As novelist Zadie Smith put in her collection of essays Intimations: ‘There is no great difference between novels and banana bread. They are both just something to do.’ So we should suspend our ‘moral anxiety’ over whether we’re doing the ‘right’ things.
In pre-pandemic life, we measured ourselves according to productivity. In fact, being productive was seen as equivalent to being successful. But in lockdown, we are successful if we survive each day with our mental health intact.
So whereas, previously, I would have been appalled at the notion of staying in bed each morning reading a book till 10am rather than getting dressed, rushing to the tube and firing off a dozen emails on the way, I now feel no guilt at starting my day in this way. I feel no guilt when I stare out of the window for minutes at a time.

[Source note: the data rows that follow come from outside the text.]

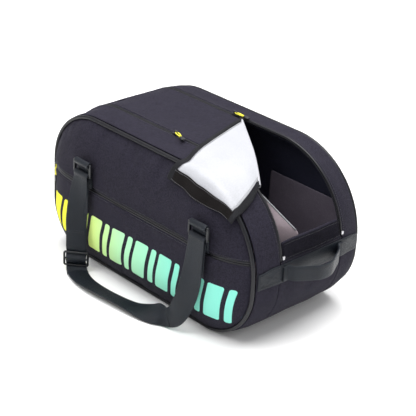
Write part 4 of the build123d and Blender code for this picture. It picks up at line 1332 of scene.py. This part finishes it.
# ---- zipper pulls
PULL_RINGS = ((0.0, 0.30, 0.50), (0.06, 0.62, 0.92), (0.18, 0.80, 1.0), (0.55, 0.95, 1.0), (0.82, 1.0, 0.92),
              (0.95, 0.90, 0.70), (1.0, 0.62, 0.36))


def squarish(value):
    """A sine or cosine pushed outwards, which rounds a rectangle's corners."""
    return math.copysign(abs(value) ** 0.55, value)


def add_pull(prefix, body, forward, up, pivot):
    """A knotted cord loop through the slider's bridge, with a moulded end."""
    forward, up, pivot = Vector(forward).normalized(), Vector(up).normalized(), Vector(pivot)
    side = forward.cross(up)
    length, half = 0.0215, 0.0029
    loop = []
    for t in np.linspace(0, 2 * math.pi, 40, endpoint=False):
        along = length / 2 * (1 - math.cos(t))
        spread = half * math.sin(t) * (1.0 - 0.42 * (along / length))
        rise = 0.0004 * math.sin(along / length * math.pi)
        loop.append(pivot + forward * (along - 0.0002) + side * spread + up * rise)
    cord = tube(f"{prefix}_cord_loop", loop, 0.0011, pull_yellow, 12, True)
    finish_piece(cord, body, "pull_cord", f"{prefix}_cord")
    knot = []
    for t in np.linspace(0, 2 * math.pi, 28, endpoint=False):
        knot.append(pivot + forward * (0.0190 + 0.0006 * math.sin(2 * t)) + side * math.cos(t) * 0.0017
                    + up * math.sin(t) * 0.0017)
    finish_piece(tube(f"{prefix}_knot", knot, 0.0009, pull_yellow, 10, True), body, "pull_cord")
    start, end = length - 0.0006, length + 0.0122
    rings = []
    for share, wide, thick in PULL_RINGS:
        groove = 1 - 0.22 * math.exp(-((share - 0.4) / 0.10) ** 2)
        centre = pivot + forward * (start + share * (end - start))
        turns = [2 * math.pi * k / 20 for k in range(20)]
        rings.append([centre + side * squarish(math.cos(turn)) * wide * 0.0040
                      + up * squarish(math.sin(turn)) * thick * 0.0019 * groove for turn in turns])
    piece = lofted(f"{prefix}_grip", [rings], pull_plastic)
    soft = piece.modifiers.new("smooth", "SUBSURF")
    soft.levels = soft.render_levels = 1
    finish_piece(piece, body, "pull_plastic", f"{prefix}_end")


def pull_axes(prefix, up):
    """Where a pull turns and which way it points, from its two CAD pieces."""
    end_low, end_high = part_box(f"{prefix}_end")
    joint = next(j for j in frame["joints"] if j["name"] == f"{prefix}_flip")
    pivot = Vector(joint["pos_m"])
    tip = (end_low + end_high) / 2
    return tip - pivot, up, pivot


for prefix in ("main_pull_front", "main_pull_rear"):
    add_pull(prefix, prefix, *pull_axes(prefix, (0, 0, 1)))
add_pull("pocket_pull", "pocket_pull", *pull_axes("pocket_pull", (-0.29, -0.957, 0)))
for name in ("main_slider_front", "main_slider_rear", "pocket_slider"):
    repaint(name, slider_metal)
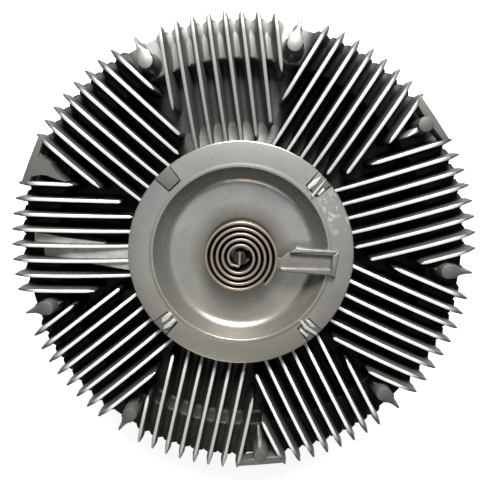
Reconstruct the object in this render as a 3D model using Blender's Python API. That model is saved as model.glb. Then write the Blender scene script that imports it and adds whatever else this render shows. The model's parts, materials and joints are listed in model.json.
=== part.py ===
"""Viscous fan clutch with a finned front cover and a bimetal spiral.

The axis is +Z. The finned front faces up and the drive flange's rear face lies at z = 0.
+X runs along the bracket that holds the outer end of the spiral strip.
"""

import math

import bmesh
import bpy
from mathutils import Matrix, Vector

MM = 0.001

# Clearances
SEAT_GAP = 0.3 * MM
RUNNING_GAP = 0.7 * MM
ROTOR_SIDE_GAP = 1.5 * MM
ROTOR_REAR_GAP = 2.0 * MM
NOTCH_GAP = 0.45 * MM

# How finely round things are divided
CASTING_STEPS = 32
TURNED_STEPS = 20
SMALL_STEPS = 10
SCREW_STEPS = 8
POCKET_SIDES = 6
SEAL_SIDES = 5
FLAT_ANGLE = math.radians(0.05)

# Drive shaft
DRIVE_FLANGE_RADIUS = 50 * MM
DRIVE_FLANGE_THICK = 10 * MM
DRIVE_PILOT_RADIUS = 15 * MM
DRIVE_PILOT_DEPTH = 4 * MM
DRIVE_HOLE_RADIUS = 4.5 * MM
DRIVE_HOLE_CIRCLE = 38 * MM
DRIVE_HOLES = 4
NECK_RADIUS = 24 * MM
NECK_LENGTH = 11.4 * MM
SHAFT_RADIUS = 17.2 * MM
SHAFT_END = 0.5 * MM

# Bearing
BEARING_OUTER_RADIUS = 40 * MM
BEARING_WIDTH = 21 * MM
RACE_OUTER_LIP = 34 * MM
RACE_INNER_LIP = 23.5 * MM
BALL_RADIUS = 6.75 * MM
BALL_CIRCLE = 28.75 * MM
BALLS = 8
RACE_STEPS = 3 * BALLS
CAGE_THICK = 2.6 * MM
CAGE_WIDTH = 16.4 * MM
SHIELD_THICK = 0.8 * MM
SHIELD_INSET = 0.2 * MM

# Lock rings
RING_THICK = 1.4 * MM
RING_DEPTH = 1.6 * MM
RING_RISE = 2.6 * MM
RING_MOUTH = 5 * MM

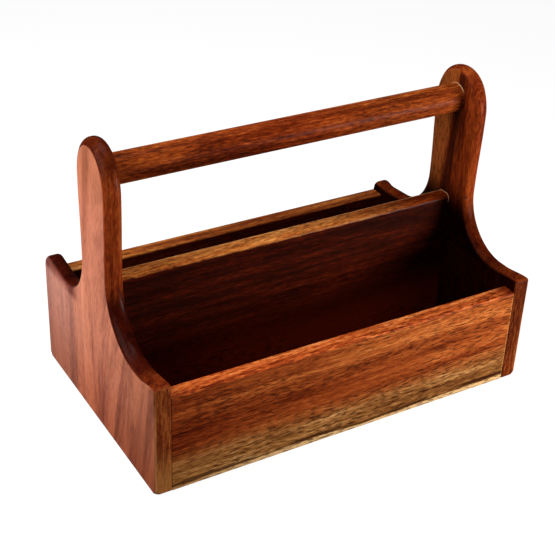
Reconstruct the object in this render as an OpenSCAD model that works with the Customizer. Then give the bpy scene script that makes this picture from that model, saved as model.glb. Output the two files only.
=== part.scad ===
// Wooden table caddy: a two-compartment tote with shaped end boards and a round handle rail.
// Frame: X runs along the handle, Y from the front (-) to the back (+), Z is up.
// The origin is at the middle of the underside, on the surface that the caddy stands on.

/* [Overall] */
// Length over the outer faces of the two end boards
caddy_length = 300; // [240:1:380]
// Depth from the front face to the rear face
caddy_depth = 183; // [150:1:230]
// Height from the table to the top of the posts
caddy_height = 216.5; // [180:0.5:270]

/* [End boards] */
// Thickness of each end board
end_thickness = 12.5; // [10:0.5:18]
// Height of an end board at its front and rear edges
shoulder_height = 85; // [70:1:105]
// Radius of the hollow curve that runs from the shoulder up into the post
flare_radius = 38; // [28:1:46]
// Width of the post at its neck, just above the hollow curves
neck_width = 47; // [38:0.5:58]
// Width of the post's head at its widest
head_width = 50.5; // [40:0.5:62]
// How much the radius of the head's cheeks exceeds half the head's width
cheek_swell = 12.75; // [8:0.25:20]
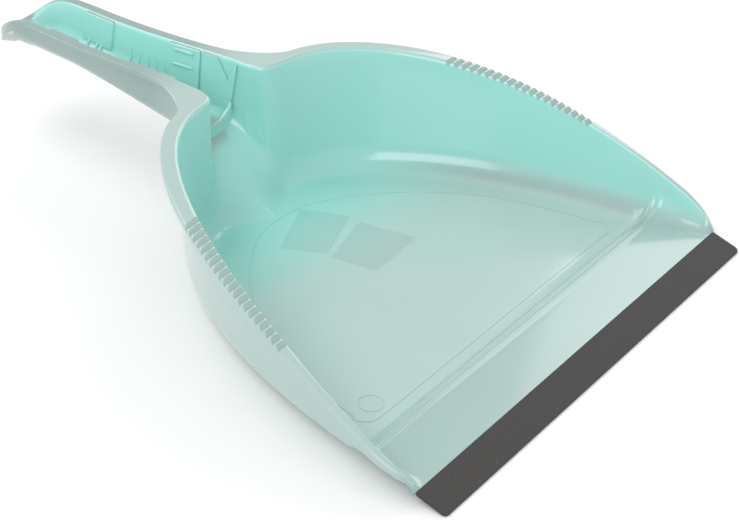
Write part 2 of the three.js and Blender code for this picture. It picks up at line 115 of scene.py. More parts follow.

Suspending my own internal critic is, I have realised, an excellent – even productive – use of my time. It has taken effort to silence that shrill, judgy voice telling me I’m not doing enough, but I think I’ve got there. I’ve realised that sometimes the most effective form of doing something is not doing anything. It’s allowing myself space to breathe and rest when the world outside my window seems occasionally to be spinning out of control. It’s allowing the cells of our fortitude to multiply so that, next time, we’ll all be a bit more ready to withstand whatever is thrown our way.
Now forgive me, but I really must go for a soak in that daytime bath.